Britain's FTSE 100 fell sharply and the pound surged the most in three months after the country's High Court ruled that lawmakers must vote to trigger the clause that will launch its exit from the European Union.
The pound gained more than 1.1% against the U.S. dollar immediately following the ruling, its biggest one-day rise since August, to trade at 1.2441, the highest in nearly a month. The FTSE 100, however, which derives more than 75% of its revenue from outside the U.K., fell quickly in the aftermath of the decision, giving back earlier gains to trade 0.51% lower at 6812.3.
However, U.K. bank stocks, which have suffered since the June 23 vote on concern that some would lose their ability to sell financial services into the eurozone, rose sharply, with Royal Bank of Scotland (RBS) gaining 5.5%, Lloyds Banking (LYG) adding 3.15% and Barclays (BCS) advancing 2.8%.
Broader European shares added to modest gains and were quoted marginally higher across the board after the High Court ruling. Sentiment, however, is still being held back by political risk concerns as narrow U.S. election polls overshadowed trading in Asia following the worst losing streak for the S&P 500 in over five years.
One of the more significant downside movers in early trading were shares of Credit Suisse (CS) , which fell by around 4.9% in Zurich after the Swiss lender's CEO warned of "challenging" conditions in the months ahead.
Credit Suisse posted an unexpected Sfr41 million ($42.25 million) profit in the three months ending in September but set aside a further Sfr357 million to cover potential litigation, notably related to mortgage bond sales in the United States.
"Looking ahead, we expect market activity to continue to be influenced by geopolitical and macro-economic uncertainty over the next several quarters and the outlook to remain challenging," said CEO Tidjane Thiam. "We still have a long way to go in our journey but we are fully mobilized to deliver in challenging market conditions on our key commitments to reduce cost, strengthen our capital base and drive profitable business growth."
Germany's Adidas (ADDYY) was another notable decliner, falling 6.6% in early trading after the sportswear giant posted third-quarter earnings that were largely in line with analysts' estimates, but maintained its full-year guidance and said it would likely take a financial hit from its restructuring of its Reebok brand.
Adidas said basic earnings per share for the three months ending in September came in at €1.93, up 24% from the same period last year, taking net profit to €387 million ($430 million), modestly higher than the €377 million consensus.
Adidas shares were quoted at €136.85 by late morning in Frankfurt.

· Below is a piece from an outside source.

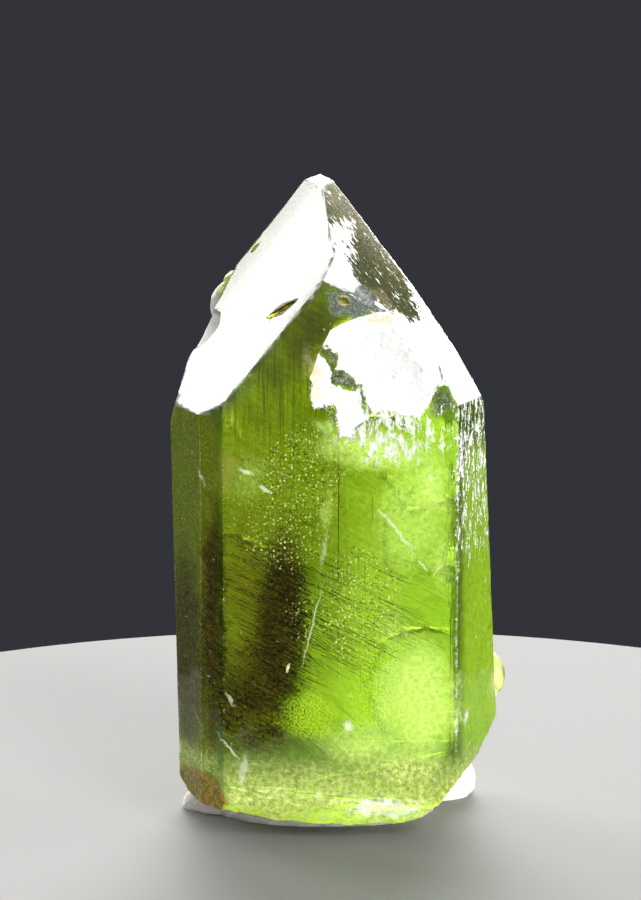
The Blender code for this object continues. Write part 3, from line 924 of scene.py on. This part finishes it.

Equity markets in Asia were kept on the back foot overnight amid news that U.S. presidential candidates Hillary Clinton and Donald Trump remain in a virtual dead heat in the final days of the grueling campaign. The Real Clear Politics website's poll tracker has Clinton holding a narrow 1.7 point lead, although that gap has consistently narrowed since the Federal Bureau of Investigation said last week that it was re-opening it probe into her use of a private email server while she was Secretary of State.
U.S. stocks remained under pressure Wednesday as investors recalibrated their election bets and piled into safer assets across the board. The S&P 500 fell a further 0.25% in the session, extending its series of declines to the longest losing streak since 2011.
The U.S. dollar took the brunt of the market's defensive tendencies, falling 0.33% against a basket of global currencies before rebounding to 97.20, despite clear signalling from the U.S. Federal Reserve that it is very likely to return to its rate "normalization" path at its next meeting in December.
Global oil markets rebounded firmly, however, with traders picking up cheap prices after a sharp 3% decline late Wednesday following the U.S. Energy Information Agency's report that crude inventories rose by a record 14.4 million barrels in the week ending Oct. 28. Nymex light sweet crude prices were changing hands at $45.96, up 1%, by late morning in London.